Challenge => Locate, in the data below, the line that contains "for name, make" and the line that contains "for node in"; reproduce exactly those two lines and every line between them, nothing more.

Data section =>

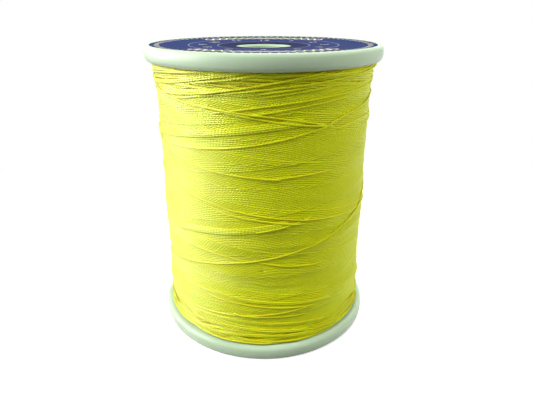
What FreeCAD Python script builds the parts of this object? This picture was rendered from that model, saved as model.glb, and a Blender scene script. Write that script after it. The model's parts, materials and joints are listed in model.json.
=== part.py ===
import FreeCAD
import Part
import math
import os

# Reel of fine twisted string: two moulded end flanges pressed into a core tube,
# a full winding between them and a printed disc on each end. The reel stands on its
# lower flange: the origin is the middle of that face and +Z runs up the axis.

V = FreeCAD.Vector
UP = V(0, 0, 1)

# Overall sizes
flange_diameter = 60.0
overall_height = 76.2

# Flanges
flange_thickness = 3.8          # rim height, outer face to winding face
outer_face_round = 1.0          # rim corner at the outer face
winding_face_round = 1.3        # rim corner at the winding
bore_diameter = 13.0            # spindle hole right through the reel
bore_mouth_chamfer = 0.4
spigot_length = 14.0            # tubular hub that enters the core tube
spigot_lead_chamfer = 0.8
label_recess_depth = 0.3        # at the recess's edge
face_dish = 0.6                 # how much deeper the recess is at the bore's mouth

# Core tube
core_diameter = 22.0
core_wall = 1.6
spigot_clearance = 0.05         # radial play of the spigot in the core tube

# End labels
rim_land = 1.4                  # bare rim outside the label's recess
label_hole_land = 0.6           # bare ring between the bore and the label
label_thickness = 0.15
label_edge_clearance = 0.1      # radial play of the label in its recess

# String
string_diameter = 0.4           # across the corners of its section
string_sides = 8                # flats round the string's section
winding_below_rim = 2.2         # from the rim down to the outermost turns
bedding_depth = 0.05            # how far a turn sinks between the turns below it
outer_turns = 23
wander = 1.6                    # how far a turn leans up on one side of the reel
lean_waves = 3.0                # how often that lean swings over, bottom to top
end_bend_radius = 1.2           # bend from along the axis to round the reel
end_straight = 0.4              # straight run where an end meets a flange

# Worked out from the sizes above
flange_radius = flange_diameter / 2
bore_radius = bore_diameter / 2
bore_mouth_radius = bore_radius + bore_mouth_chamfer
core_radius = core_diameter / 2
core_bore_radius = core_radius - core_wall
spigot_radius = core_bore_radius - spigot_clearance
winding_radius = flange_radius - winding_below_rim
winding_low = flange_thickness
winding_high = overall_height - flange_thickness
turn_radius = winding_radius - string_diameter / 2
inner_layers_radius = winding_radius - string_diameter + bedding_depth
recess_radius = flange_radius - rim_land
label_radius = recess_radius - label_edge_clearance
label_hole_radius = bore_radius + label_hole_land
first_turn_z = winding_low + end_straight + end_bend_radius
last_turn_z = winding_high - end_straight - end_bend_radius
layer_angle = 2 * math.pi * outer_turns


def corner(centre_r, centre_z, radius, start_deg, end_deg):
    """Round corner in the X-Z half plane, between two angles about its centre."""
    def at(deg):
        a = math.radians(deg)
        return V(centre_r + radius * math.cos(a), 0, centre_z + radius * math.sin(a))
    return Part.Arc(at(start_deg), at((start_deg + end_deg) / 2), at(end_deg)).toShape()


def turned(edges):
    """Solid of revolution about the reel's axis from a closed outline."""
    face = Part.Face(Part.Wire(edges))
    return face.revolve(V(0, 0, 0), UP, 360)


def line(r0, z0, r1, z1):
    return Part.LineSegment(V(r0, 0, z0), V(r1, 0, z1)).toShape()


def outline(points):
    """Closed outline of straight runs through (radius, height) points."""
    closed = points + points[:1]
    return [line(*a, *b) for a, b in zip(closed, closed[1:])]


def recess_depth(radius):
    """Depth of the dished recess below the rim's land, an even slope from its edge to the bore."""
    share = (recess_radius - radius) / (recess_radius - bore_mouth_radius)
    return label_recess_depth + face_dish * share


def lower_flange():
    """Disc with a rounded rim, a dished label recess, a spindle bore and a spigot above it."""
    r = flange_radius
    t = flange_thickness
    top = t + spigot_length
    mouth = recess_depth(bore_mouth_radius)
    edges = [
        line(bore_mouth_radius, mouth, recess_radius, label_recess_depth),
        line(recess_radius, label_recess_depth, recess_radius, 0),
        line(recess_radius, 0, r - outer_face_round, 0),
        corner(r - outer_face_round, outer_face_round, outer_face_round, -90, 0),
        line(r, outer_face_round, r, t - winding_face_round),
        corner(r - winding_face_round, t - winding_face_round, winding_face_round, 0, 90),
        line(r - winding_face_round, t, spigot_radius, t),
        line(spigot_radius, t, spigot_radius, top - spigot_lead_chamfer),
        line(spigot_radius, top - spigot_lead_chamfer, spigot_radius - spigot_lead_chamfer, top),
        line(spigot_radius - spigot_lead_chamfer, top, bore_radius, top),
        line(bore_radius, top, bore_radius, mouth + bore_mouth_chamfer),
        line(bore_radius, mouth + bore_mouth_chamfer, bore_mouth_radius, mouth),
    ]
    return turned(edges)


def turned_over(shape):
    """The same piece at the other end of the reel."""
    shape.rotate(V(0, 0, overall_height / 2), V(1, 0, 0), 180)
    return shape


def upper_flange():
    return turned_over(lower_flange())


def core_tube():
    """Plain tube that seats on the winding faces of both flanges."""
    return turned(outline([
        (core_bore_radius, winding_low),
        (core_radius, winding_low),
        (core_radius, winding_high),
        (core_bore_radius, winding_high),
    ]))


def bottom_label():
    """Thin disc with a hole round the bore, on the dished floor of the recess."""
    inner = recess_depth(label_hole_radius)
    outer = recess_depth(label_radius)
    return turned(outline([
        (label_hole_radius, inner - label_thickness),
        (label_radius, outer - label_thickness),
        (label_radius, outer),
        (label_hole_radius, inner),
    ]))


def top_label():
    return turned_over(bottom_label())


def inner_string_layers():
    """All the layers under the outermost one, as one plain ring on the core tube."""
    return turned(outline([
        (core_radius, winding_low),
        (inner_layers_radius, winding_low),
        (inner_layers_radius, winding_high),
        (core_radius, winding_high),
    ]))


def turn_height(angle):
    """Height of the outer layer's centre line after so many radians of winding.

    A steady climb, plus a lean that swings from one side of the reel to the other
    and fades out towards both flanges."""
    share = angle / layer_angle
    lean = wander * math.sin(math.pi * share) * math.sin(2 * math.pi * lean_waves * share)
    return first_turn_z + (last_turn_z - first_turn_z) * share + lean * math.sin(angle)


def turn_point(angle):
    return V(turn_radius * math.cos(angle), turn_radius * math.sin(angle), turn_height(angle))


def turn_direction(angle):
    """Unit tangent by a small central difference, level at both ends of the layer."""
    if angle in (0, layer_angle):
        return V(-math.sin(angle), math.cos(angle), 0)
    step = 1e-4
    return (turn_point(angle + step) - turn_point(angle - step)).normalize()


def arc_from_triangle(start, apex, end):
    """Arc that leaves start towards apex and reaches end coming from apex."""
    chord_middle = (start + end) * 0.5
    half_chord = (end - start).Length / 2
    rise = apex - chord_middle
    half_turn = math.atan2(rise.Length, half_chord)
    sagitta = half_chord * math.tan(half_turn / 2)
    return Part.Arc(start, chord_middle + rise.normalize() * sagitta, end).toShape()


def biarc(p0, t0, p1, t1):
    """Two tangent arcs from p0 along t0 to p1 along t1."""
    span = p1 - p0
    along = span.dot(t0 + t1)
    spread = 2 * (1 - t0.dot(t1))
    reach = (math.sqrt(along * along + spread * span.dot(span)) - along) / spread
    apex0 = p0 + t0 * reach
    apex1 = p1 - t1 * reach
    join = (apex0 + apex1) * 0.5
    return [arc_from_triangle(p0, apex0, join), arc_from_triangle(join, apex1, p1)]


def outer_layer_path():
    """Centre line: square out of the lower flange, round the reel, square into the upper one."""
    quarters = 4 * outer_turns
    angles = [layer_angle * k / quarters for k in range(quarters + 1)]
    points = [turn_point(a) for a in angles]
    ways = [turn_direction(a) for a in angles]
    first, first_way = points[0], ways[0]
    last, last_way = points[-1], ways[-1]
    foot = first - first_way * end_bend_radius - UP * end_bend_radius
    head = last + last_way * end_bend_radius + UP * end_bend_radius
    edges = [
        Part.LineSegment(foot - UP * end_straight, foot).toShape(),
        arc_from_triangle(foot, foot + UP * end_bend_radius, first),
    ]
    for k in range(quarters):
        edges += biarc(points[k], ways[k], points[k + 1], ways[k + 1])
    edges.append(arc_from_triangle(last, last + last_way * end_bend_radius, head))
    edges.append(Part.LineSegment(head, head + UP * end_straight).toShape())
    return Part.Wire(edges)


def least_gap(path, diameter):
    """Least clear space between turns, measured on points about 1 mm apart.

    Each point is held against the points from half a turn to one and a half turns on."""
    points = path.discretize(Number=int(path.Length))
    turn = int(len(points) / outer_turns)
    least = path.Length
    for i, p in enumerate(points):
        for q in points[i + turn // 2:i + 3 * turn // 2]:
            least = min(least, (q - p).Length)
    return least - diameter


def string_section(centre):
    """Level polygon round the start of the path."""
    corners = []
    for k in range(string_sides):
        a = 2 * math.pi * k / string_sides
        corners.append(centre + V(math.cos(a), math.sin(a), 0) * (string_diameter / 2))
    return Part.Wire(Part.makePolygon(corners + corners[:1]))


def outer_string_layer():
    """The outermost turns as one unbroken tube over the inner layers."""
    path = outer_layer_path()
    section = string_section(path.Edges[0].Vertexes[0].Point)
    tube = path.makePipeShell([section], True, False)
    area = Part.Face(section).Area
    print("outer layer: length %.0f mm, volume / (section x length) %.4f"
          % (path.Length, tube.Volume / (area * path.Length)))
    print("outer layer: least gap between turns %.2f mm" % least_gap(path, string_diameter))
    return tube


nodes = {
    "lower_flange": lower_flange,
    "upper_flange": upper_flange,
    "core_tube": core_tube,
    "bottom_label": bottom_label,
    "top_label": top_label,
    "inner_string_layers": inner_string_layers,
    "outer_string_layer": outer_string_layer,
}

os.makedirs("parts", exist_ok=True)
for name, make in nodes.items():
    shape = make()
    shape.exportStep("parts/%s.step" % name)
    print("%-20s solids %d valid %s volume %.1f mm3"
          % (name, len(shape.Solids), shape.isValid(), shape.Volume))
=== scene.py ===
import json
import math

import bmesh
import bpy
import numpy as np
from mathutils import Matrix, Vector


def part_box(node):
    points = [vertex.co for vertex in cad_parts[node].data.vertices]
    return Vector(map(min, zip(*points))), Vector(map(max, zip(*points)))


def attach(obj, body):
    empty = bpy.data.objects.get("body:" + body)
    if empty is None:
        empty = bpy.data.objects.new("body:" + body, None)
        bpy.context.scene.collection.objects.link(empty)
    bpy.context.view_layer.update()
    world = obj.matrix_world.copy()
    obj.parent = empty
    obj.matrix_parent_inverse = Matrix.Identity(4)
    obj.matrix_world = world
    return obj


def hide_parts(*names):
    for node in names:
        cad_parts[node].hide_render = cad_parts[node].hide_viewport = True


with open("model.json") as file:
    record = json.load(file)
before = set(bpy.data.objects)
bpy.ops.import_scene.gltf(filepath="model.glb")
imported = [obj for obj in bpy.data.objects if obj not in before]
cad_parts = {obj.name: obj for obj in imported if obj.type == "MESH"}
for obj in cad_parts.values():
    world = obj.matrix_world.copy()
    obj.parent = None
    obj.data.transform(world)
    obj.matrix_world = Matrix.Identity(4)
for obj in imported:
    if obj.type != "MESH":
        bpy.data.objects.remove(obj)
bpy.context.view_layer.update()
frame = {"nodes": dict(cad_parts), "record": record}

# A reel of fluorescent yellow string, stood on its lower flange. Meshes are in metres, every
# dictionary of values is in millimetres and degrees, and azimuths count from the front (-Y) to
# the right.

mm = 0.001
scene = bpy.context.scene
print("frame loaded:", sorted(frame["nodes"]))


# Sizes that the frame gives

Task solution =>
for name, make in nodes.items():
    shape = make()
    shape.exportStep("parts/%s.step" % name)
    print("%-20s solids %d valid %s volume %.1f mm3"
          % (name, len(shape.Solids), shape.isValid(), shape.Volume))
=== scene.py ===
import json
import math

import bmesh
import bpy
import numpy as np
from mathutils import Matrix, Vector


def part_box(node):
    points = [vertex.co for vertex in cad_parts[node].data.vertices]
    return Vector(map(min, zip(*points))), Vector(map(max, zip(*points)))


def attach(obj, body):
    empty = bpy.data.objects.get("body:" + body)
    if empty is None:
        empty = bpy.data.objects.new("body:" + body, None)
        bpy.context.scene.collection.objects.link(empty)
    bpy.context.view_layer.update()
    world = obj.matrix_world.copy()
    obj.parent = empty
    obj.matrix_parent_inverse = Matrix.Identity(4)
    obj.matrix_world = world
    return obj


def hide_parts(*names):
    for node in names:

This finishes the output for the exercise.